Nash has already scored 30 or more goals in a season six times and has two 40-goal campaigns on his resume, as well. He is coming off a strong 2010-11 season in which he notched 35 goals and 34 assists in 75 games.
At 34 years old, Shane Doan is among the oldest players in the NHL today. The undisputed leader and top player on a Phoenix squad on the rise, Doan has refused to let his age slow him down. He is coming off a 60 point season (20 goals and 40 assists) during which he played 72 of 82 games and tallied five points in four playoff games.
With 738 career points in 1,119 games played, there's no question that Doan has earned his place among Brenden Morrow, Brendan Shanahan, Jarome Iginla, Eric Lindros and Todd Bertuzzi as one of the best power forwards in NHL history.
Though Getzlaf has eased up a bit on the physical play and focused more on his play with the puck, he entered the league as a power forward and still plays a power game. Another 2003 first-round pick, Getzlaf broke into the league in 2005 and has scored at just under a point-per-game pace ever since. He established himself as a star at the NHL level in 2008-09 when he potted 25 goals and added 66 assists for 91 points in 81 games, while also racking up 121 PIMs.

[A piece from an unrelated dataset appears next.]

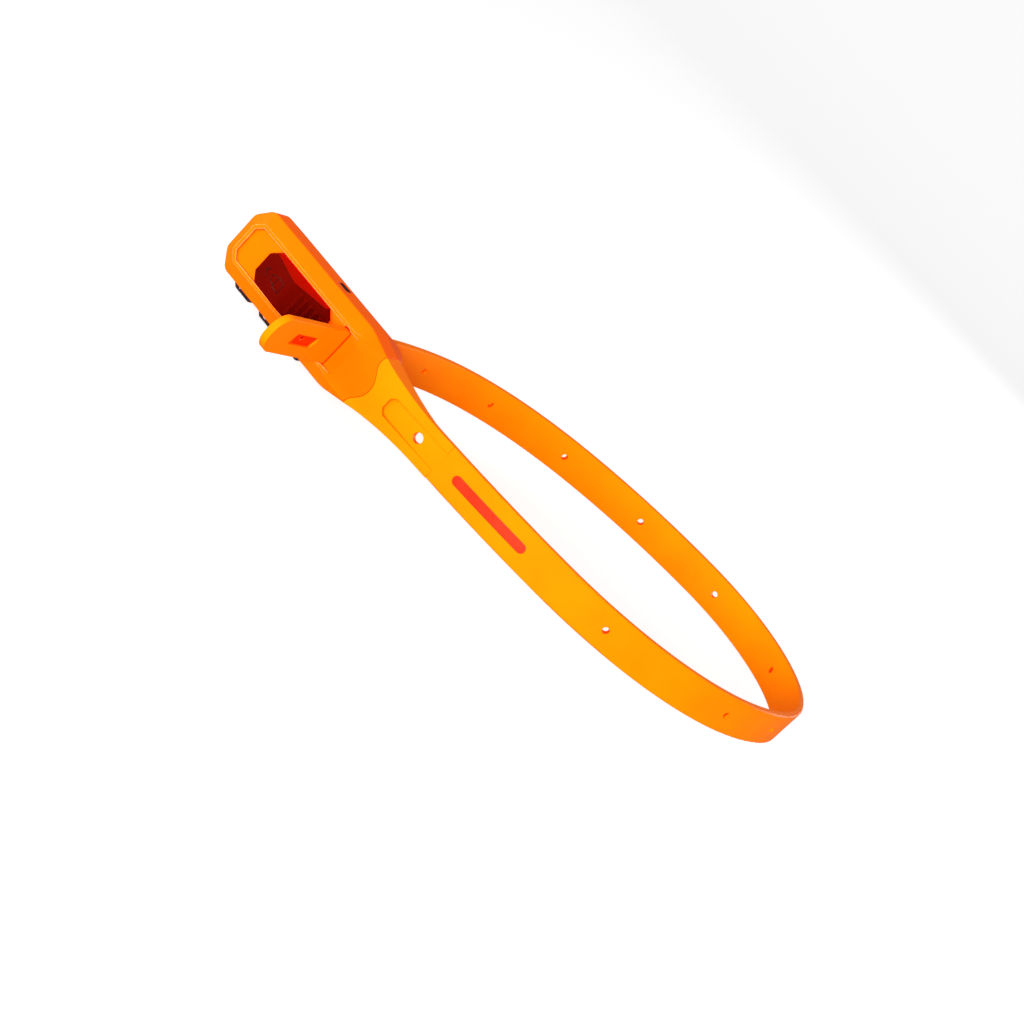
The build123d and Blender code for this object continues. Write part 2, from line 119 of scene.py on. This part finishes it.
def noise(tree, size, detail=3.0, roughness=0.55, stretch=(1, 1, 1)):
    """Noise whose features are about `size` metres across."""
    at = node(tree, "Mapping", {"Vector": place(tree), "Scale": stretch}).outputs["Vector"]
    inputs = {"Vector": at, "Scale": 1 / size, "Detail": detail, "Roughness": roughness}
    return node(tree, "TexNoise", inputs).outputs["Fac"]


def cells(tree, size):
    """Rounded cells about `size` metres across."""
    inputs = {"Vector": place(tree), "Scale": 1 / size}
    return node(tree, "TexVoronoi", inputs, feature="SMOOTH_F1").outputs["Distance"]


def ramp(tree, value, low, high, start, end):
    """`value` from low..high moved to start..end."""
    inputs = {"Value": value, "From Min": low, "From Max": high, "To Min": start, "To Max": end}
    return node(tree, "MapRange", inputs).outputs["Result"]


def blend(tree, share, first, second):
    """Mix of two colours."""
    mix = node(tree, "Mix", data_type="RGBA")
    for socket, value in ((mix.inputs[0], share), (mix.inputs[6], first), (mix.inputs[7], second)):
        if isinstance(value, bpy.types.NodeSocket):
            tree.links.new(value, socket)
        elif isinstance(value, tuple):
            socket.default_value = (*value, 1)
        else:
            socket.default_value = value
    return mix.outputs[2]


def sums(tree, operation, first, second):
    """One step of arithmetic."""
    return node(tree, "Math", {0: first, 1: second}, operation=operation).outputs[0]


# Rays of the bevel and occlusion nodes, and the ranges of their results that count as edge and recess.
SHADER_RAYS = 6
EDGE_TURN = (0.99, 0.90)
RECESS_SHADE_OPENNESS = (0.72, 0.38)


def edges(tree, radius):
    """1 along sharp edges and 0 on the flats, and the normal that rounds the edges off."""
    rounded = node(tree, "Bevel", {"Radius": radius}, samples=SHADER_RAYS).outputs["Normal"]
    straight = node(tree, "NewGeometry").outputs["Normal"]
    same = node(tree, "VectorMath", {0: rounded, 1: straight}, operation="DOT_PRODUCT").outputs["Value"]
    return ramp(tree, same, *EDGE_TURN, 0, 1), rounded


def recess_shade_share(tree, reach):
    """1 deep in slots, seams and pockets, and 0 in the open: where shade is painted into the colour."""
    open_share = node(tree, "AmbientOcclusion", {"Distance": reach}, samples=SHADER_RAYS).outputs["AO"]
    return ramp(tree, open_share, *RECESS_SHADE_OPENNESS, 0, 1)


def bump(tree, height, distance, normal):
    """Normal of a bumped surface."""
    inputs = {"Height": height, "Distance": distance, "Strength": 1.0, "Normal": normal}
    return node(tree, "Bump", inputs).outputs["Normal"]


# ---- materials -------------------------------------------------------------------------------
# Sizes of the plastic's mottling, scuffed edges with painted highlights, shinier patches and recesses
# with painted shade.
MOTTLE_SIZE = 12 * MM
SCUFF_AND_HIGHLIGHT_SIZE = 1.2 * MM
PATCH_SIZE = 4 * MM
RECESS_SHADE_REACH = 1.1 * MM
MOTTLE_RANGE = (0.35, 0.65)
SCUFF_AND_HIGHLIGHT_RANGE = (0.4, 0.62)
SCUFF_AND_HIGHLIGHT_SHARE = (0.45, 0.9)
PATCH_RANGE = (0.3, 0.7)
SCUFF_POLISH = 0.14
PIT_SIZE = 1.6          # in grains
PIT_SHARE = 0.7
# Colour of the painted glow that keeps the orange plastics red in shade.
PAINTED_GLOW_COLOUR = (1, 0.03, 0, 1)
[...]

Only 26 years old and coming off an impressive season in which he registered 76 points in 67 games, Getzlaf is an elite talent with room to grow and has the ability to become the NHL's top power forward if he continues to play a power game rather than become another playmaking center.
Recipient of the prestigious Maurice "Rocket" Richard trophy awarded to the player who scores the most goals during the regular season, Perry is a unique blend of goal-scorer and agitator. He is a player that teams hate to play against but would kill to have play for them.
Perry possesses elite offensive talent, as demonstrated by his 50-goal and 48-assist campaign last year, and he also knows how to throw a hit and has mastered the art of getting under the opposition's skin. Coupled with Getzlaf, Perry gives the Ducks an explosive duo of power forwards with the ability to break a game wide open.
Mentioned earlier in the article, Jarome Iginla might be the best power forward in the history of the National Hockey League. Drafted 11th overall in 1995 by the Dallas Stars, Iginla has been a prolific scorer his entire career with 1,006 points in 1,106 games. He is only 16 goals away from joining the exclusive 500 Club and has been a terrific playoff performer throughout his career.
Last season, at the ripe age of 34, Iginla was one of the league's leading scorers with 86 points (43 goals and 43 assists) in 82 games on a mediocre Flames squad. A two-time 50 goal scorer and ten-time 30 goal scorer, Jarome Iginla is unquestionably the best power forward in today's NHL and could be the top power forward to ever play the game.